-- start --

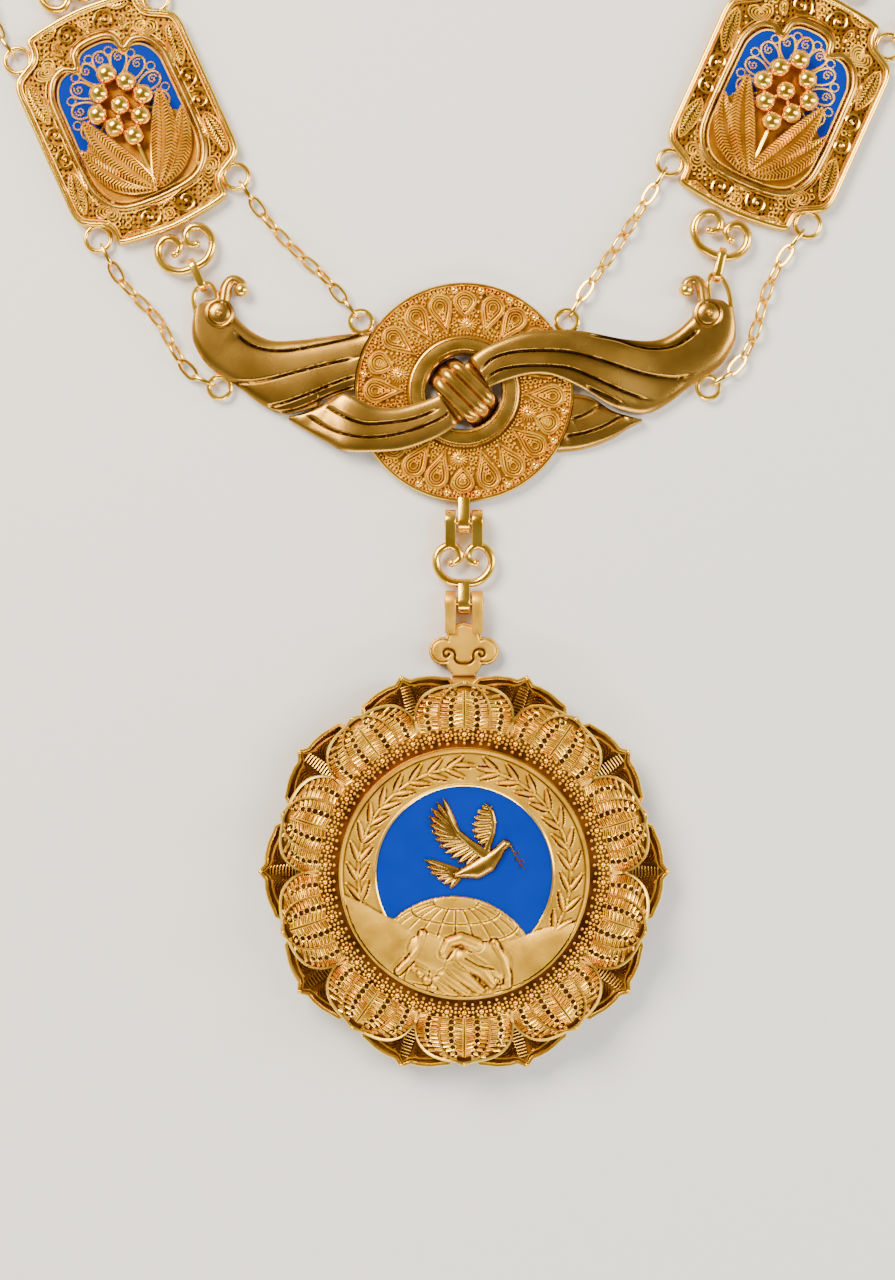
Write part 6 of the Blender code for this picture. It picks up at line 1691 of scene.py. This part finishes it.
def build_plaque_panel(side, name):
    """Blue enamel with cells of rope wire in its upper half."""
    cells, small = [], []
    for i in range(9):
        angle = radians(-14 + 26 * i)
        across, up = cos(angle), sin(angle)
        middle = (6.9 * across, 3 + 8.6 * up)
        cell = []
        for k in range(16):
            t = TURN * k / 16
            long, wide = 2.9 * cos(t), 1.55 * sin(t) * (1 + 0.35 * cos(t))
            cell.append(keep_in_panel(middle[0] + across * long - up * wide, middle[1] + up * long + across * wide))
        cells.append(cell)
        curl = spiral((middle[0] + across * 1.2, middle[1] + up * 1.3), 1, degrees(angle), 1.2)
        small.append([keep_in_panel(x, y) for x, y in curl])
        turn = angle + radians(13)
        ring = circle(9.6 * cos(turn), 2.8 + 11.3 * sin(turn), 0.85, 10)
        small.append([keep_in_panel(x, y) for x, y in ring + ring[:1]])
    inside = rounded_loop(panel_outline(-0.55))
    upper = [(x, y, ENAMEL_FACE + 0.1) for x, y in inside]
    layers = [(flat_plate(side, rounded_loop(panel_outline(-0.3)), 1.3, ENAMEL_FACE), ENAMEL),
              (flat_plate(side, gold_ground(), ENAMEL_FACE - 0.1, ENAMEL_FACE + 0.2), SHEET),
              rope(side, cells + [upper], True, 0.27), rope(side, small, False, 0.2)]
    finished_piece(f"{name}_blue_panel", layers, "collar", [f"{name}_plaque_enamel"])


def gold_ground():
    """Outline of the gold sheet: the foot of the window up to the line behind leaves and berries."""
    window = rounded_loop(panel_outline(-0.2))
    foot = sorted((point for point in window if point[1] < GROUND_TOP[0][1]), key=lambda p: atan2(p[0], -p[1]))
    return foot + list(reversed(GROUND_TOP))


def rope(side, strokes, closed, radius):
    """Beads along strokes, as a layer: at this size twisted wire shows as a row of grains."""
    beads = []
    for stroke in strokes:
        route = [Vector(point) for point in stroke + ([stroke[0]] if closed else [])]
        beads += spaced(route, max(3, round(route_length(route) / BEAD_PITCH)))
    return granules(spots_on(side, beads), radius), WIRE


def keep_in_panel(x, y):
    """A place just above the enamel, pulled towards the panel's middle until it lies inside the window."""
    window = panel_outline(-0.7)
    for _ in range(20):
        if depth_in_outline(np.array([x]), np.array([y]), window)[0] > 0:
            break
        x, y = x * 0.96, 3 + (y - 3) * 0.96
    return (x, y, ENAMEL_FACE + 0.1)


def build_spray(side, name):
    """Leaves of ladder wire and the bunch of berries."""
    sheets, rims, bars = [], [], []
    for tip, width, bow, lift in LEAVES:
        bow = -bow if tip[0] > 0 else bow
        rim, ladder = filigree_leaf(LEAF_ROOT, tip, width, bow)
        low = SPRAY_LOW + 0.35 + lift
        rims.append([(x, y, low + 0.25 + 0.8 * rise) for x, y, rise in rim])
        bars += [[(x, y, low + 0.3 + 0.9 * rise) for x, y, rise in bar] for bar in ladder]
        sheets.append(leaf_sheet(side, tip, width, bow, low))
    layers = [(sheet, SHEET) for sheet in sheets]
    layers += [(wires(in_jewel(side, rims), 0.42, 6, closed=True), POLISHED),
               (wires(in_jewel(side, bars), 0.36, 4), WIRE)]
    finished_piece(f"{name}_ladder_wire_leaves", layers, "collar", [f"{name}_plaque_leaves"])
    berries = [(column * BERRY_PITCH, row * BERRY_PITCH + BUNCH_Y, SPRAY_LOW + BERRY_RADIUS - 0.05)
               for column, row in BERRY_STEPS]
    collars = [[(*place, SPRAY_LOW + 0.5) for place in circle(x, y, 1.6, 14)] for x, y, _ in berries]
    stalks = [[(x0, y0, SPRAY_LOW + 1.2), (x1, y1, SPRAY_LOW + 1.2)] for x0, y0, _ in berries
              for x1, y1, _ in berries if 0 < hypot(x1 - x0, y1 - y0) < 4.7 and x1 > x0 - 0.01]
    stalks.append([(0, -4.5, SPRAY_LOW + 0.9), (0, -14.6, SPRAY_LOW + 0.9)])
    layers = [(granules(spots_on(side, berries), 1.08 * BERRY_RADIUS, 4), POLISHED),
              (wires(in_jewel(side, collars), 0.4, 6, closed=True), WIRE),
              (wires(in_jewel(side, stalks), 0.8, 8), WIRE)]
    finished_piece(f"{name}_gold_berries", layers, "collar", [f"{name}_plaque_berries"])


def leaf_sheet(side, tip, width, bow, low):
    """The arched sheet behind a leaf's wires."""
    place = leaf_places(LEAF_ROOT, tip, width, bow)[1]

    def level(u, v, drop):
        x, y, rise = place(v, (2 * u - 1) * leaf_half(width, v))
        return on_plaque(side, x, y, low + 0.8 * rise - drop)

    return skin(6, 20, lambda u, v: level(u, v, 0), lambda u, v: level(u, v, 0.35))


def build_plaques():
    """Both plaques."""
    for side, name in SIDES:
        build_plaque_frame(side, name)
        build_plaque_panel(side, name)
        build_spray(side, name)


def build_clasp():
    """Barrel clasp with a turned band at each end and an eye for each chain."""
    half = CLASP_LENGTH / 2 - 1.5
    profile = [(0, -half), (1.3, -half), (1.45, -half + 0.5), (2, -half + 1.6), (2.3, -half + 2.1),
               (2.3, -half + 3), (2.1, -half + 3.2), (2.1, half - 3.2), (2.3, half - 3), (2.3, half - 2.1),
               (2, half - 1.6), (1.45, half - 0.5), (1.3, half), (0, half)]
    barrel = turned(profile, 40, unit=MM)
    place = Matrix.Translation((0, NECK_TOP * MM, CLASP_RADIUS * MM)) @ Matrix.Rotation(pi / 2, 4, "Y")
    bmesh.ops.transform(barrel, matrix=place, verts=barrel.verts[:])
    eyes = [(round_ring(Vector((side * CLASP_EYE * MM, NECK_TOP * MM, CHAIN_HEIGHT)), 1.1, 0.6, 24), POLISHED)
            for side in (-1, 1)]
    finished_piece("barrel_clasp", [(barrel, POLISHED)] + eyes, "collar", ["neck_clasp"])


# ---------------- floor, light and camera

def build_floor():
    """A plain floor of matt pale paper, far wider than the picture."""
    material, _, shader = blank_material("pale paper")
    shader.inputs["Base Color"].default_value = linear("#DDD9D0")
    shader.inputs["Roughness"].default_value = 0.9
    bm = bmesh.new()
    bmesh.ops.create_grid(bm, x_segments=1, y_segments=1, size=1.5)
    floor = placed("floor", mesh_data(bm, "floor"))
    floor.data.materials.append(material)


def soft_light(name, place, width, height, power, colour):
    """A softbox turned towards the middle of the jewel."""
    light = bpy.data.lights.new(name, "AREA")
    light.shape = "RECTANGLE"
    light.size, light.size_y = width, height
    light.energy = power
    light.color = linear(colour)[:3]
    box = placed(name, light)
    box.location = place
    box.rotation_euler = (CAMERA_AIM - Vector(place)).to_track_quat("-Z", "Y").to_euler()


def build_surroundings():
    """The room that the metal mirrors: dim overhead, brighter towards the walls."""
    world = bpy.data.worlds.new("studio")
    bpy.context.scene.world = world
    world.use_nodes = True
    tree = world.node_tree
    way = node(tree, "ShaderNodeTexCoord", {}).outputs["Generated"]
    height = node(tree, "ShaderNodeSeparateXYZ", {"Vector": way}).outputs["Z"]
    level = node(tree, "ShaderNodeMapRange", {"Value": height, "From Min": 0.1, "From Max": 0.8,
                                              "To Min": 1, "To Max": 0.24})
    backdrop = tree.nodes["Background"]
    backdrop.inputs["Color"].default_value = linear("#FFF9F0")
    tree.links.new(level.outputs["Result"], backdrop.inputs["Strength"])


def build_camera():
    """The photograph's view, straight down, with the badge towards the foot of the picture."""
    scene = bpy.context.scene
    scene.render.resolution_x, scene.render.resolution_y = IMAGE_WIDTH, IMAGE_HEIGHT
    camera = bpy.data.cameras.new("camera")
    camera.sensor_width = 36
    camera.lens = camera.sensor_width / 2 / (FRAMED_HEIGHT / 2 / CAMERA_RISE)
    camera.clip_start, camera.clip_end = 0.01, 10
    holder = placed("camera", camera)
    holder.location = CAMERA_AIM + Vector((0, 0, CAMERA_RISE))
    scene.camera = holder


SLOT_MATERIALS = {"filigree_gilt": WIRE, "polished_gilt": POLISHED, "satin_gilt": SATIN,
                  "sandblasted_gilt": SANDBLASTED, "chain_gilt": POLISHED, "blue_enamel": ENAMEL}


def paint_kept_nodes():
    """Pieces that show as the CAD shaped them get the finish of their slot."""
    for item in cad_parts.values():
        for place in item.material_slots:
            place.material = SLOT_MATERIALS.get(place.name.split(".")[0], POLISHED)


# ---------------- everything together

build_floor()
build_surroundings()
soft_light("key softbox", (-0.42, 0.50, 0.62), 0.5, 0.4, 19, "#FFF6E8")
soft_light("right softbox", (0.55, 0.10, 0.42), 0.25, 0.6, 6, "#F2F6FF")
soft_light("foot strip", (0, -0.50, 0.38), 0.7, 0.12, 3.5, "#FFFFFF")
build_camera()

build_inner_tier()
build_outer_tier()
build_granule_ring()
build_medallion()
build_dove()
build_knot_disc()
build_knot_ring()
build_strap()
build_wings()
build_connector()
build_bail()
build_jump_links()
build_chains()
build_plaques()
build_clasp()
paint_kept_nodes()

-- end --

What the task requires -> Give the count of lines holding the word "item" and nothing more.

Task answer -> 2